Наряду с этими вердиктами появились, однако, и аналитические характеристики творчества Коневского, продиктованные стремлением понять и беспристрастно оценить его своеобразие и художественную значимость. А. А. Смирнов, в 1900-е гг. начинающий поэт и критик из круга петербургских модернистов, а впоследствии видный филолог, историк западноевропейских литератур, в статье «Поэт бесплотия» отметил «редкий, исключительный талант», проявляющийся «в острой сознательности, разумности» его поэзии: «Но эта сознательность – не обыкновенный, будничный рационализм. Принимая безудержный, стихийный характер, она достигает у него сверхчеловеческой силы. Природа, жизнь совершенно преображаются в его творчестве. Это – какая-то новая, мистическая натурфилософия, с ее своеобразным, поражающим “разумом” гор, моря, городов…»[151]
Вместе с тем Смирнов осознает внутреннюю недостаточность, ущербность такого всеобъемлющего разума: «Этот холодный, мертвенный разум, эта попытка диалектики разрешить живой разлад едва ли кого удовлетворит» – и идет от такого осознания к предположению о том, что у Коневского не было внутренних потенций для разрешения противоречий, заложенных в его мировоззрении и творчестве (среди которых важнейшее – противоречие между глубокой любовью к жизни и «отречением от плоти»), что его индивидуальность окончательно сформировалась и воплотилась: «…ясно видно, как он все более замыкался в своем кругу. Какой-то рок, казалось, завладел им, и неожиданно ранняя смерть его не удивляет, не возмущает. Заметно, как творчество Коневского слабеет в последние два года его жизни. Он совершил свой малый круг, и совершить другой, более великий, ему не было дано».[152]Еще более высокую оценку творчества Коневского дает автор статьи «Неизвестный поэт» С. Крымский (С. Г. Кара-Мурза). Если Смирнов прислушивается особенно чутко к нотам внутреннего разлада в самосознающей душе поэта, то для С. Крымского его художественный мир привлекателен прежде всего отображением в нем стихийной цельности и полноты бытия: «Коневской, по своим творческим настроениям и по своим теоретическим воззрениям на искусство, несомненно примыкает к группе наших молодых поэтов, во главе которых идут гг. Бальмонт и Брюсов. Но ни у одного из них я не встречал такого непосредственного, такого первобытно-девственного, чисто овидиевского проникновения в жизнь природы, каким отмечены все произведения Коневского. И в этой целомудренной любви к космосу таится ‹…› вся красота и прелесть его поэзии».[153]

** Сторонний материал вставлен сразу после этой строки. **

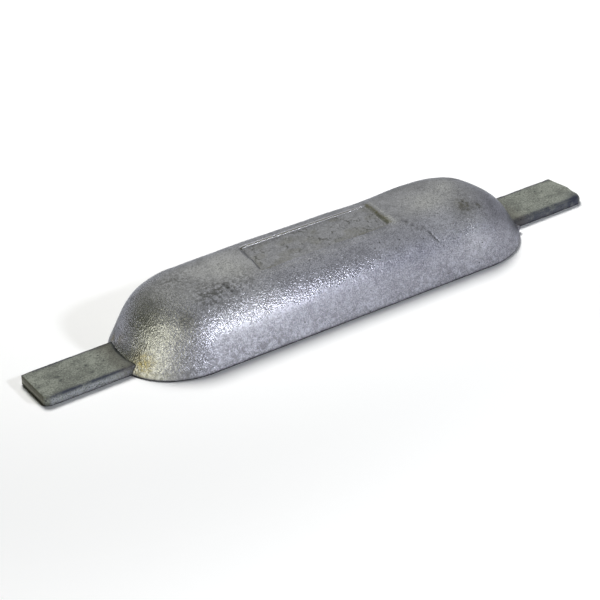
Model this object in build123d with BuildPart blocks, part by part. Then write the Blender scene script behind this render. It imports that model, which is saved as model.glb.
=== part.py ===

На тех же мажорных началах акцентирует внимание Н. О. Лернер в своем почти восторженном литературном портрете Коневского, обретающего под его пером черты нового Эвфориона – прекрасного юноши, сына Фауста и Елены из второй части трагедии Гёте, гибнущего в своем неудержимом стремлении в мировую беспредельность. Коневской в интерпретации Лернера – «вечный тайновидец», способный «зорко и пытливо» взирать на «солнце истины».[154]В 1904 г., когда вышел в свет посмертный сборник произведений Коневского, уже заявили о себе в литературе наиболее крупные представители второй волны русского символизма, поэты мистико-теургического склада, по отношению к которым автор книги «Мечты и Думы» во многом оказывался предтечей. Однако это обстоятельство утверждению высокой репутации натурфилософской поэзии Коневского существенно не способствовало. Влияние ее на поэзию начала XX века было не магистральным, а своего рода «боковым», спорадически сказывающимся у авторов, принадлежавших к разным литературным поколениям. Замкнутый в своей самодостаточности, художественный мир Коневского лишь в редких случаях способен был стимулировать и обогащать творческие силы других поэтов.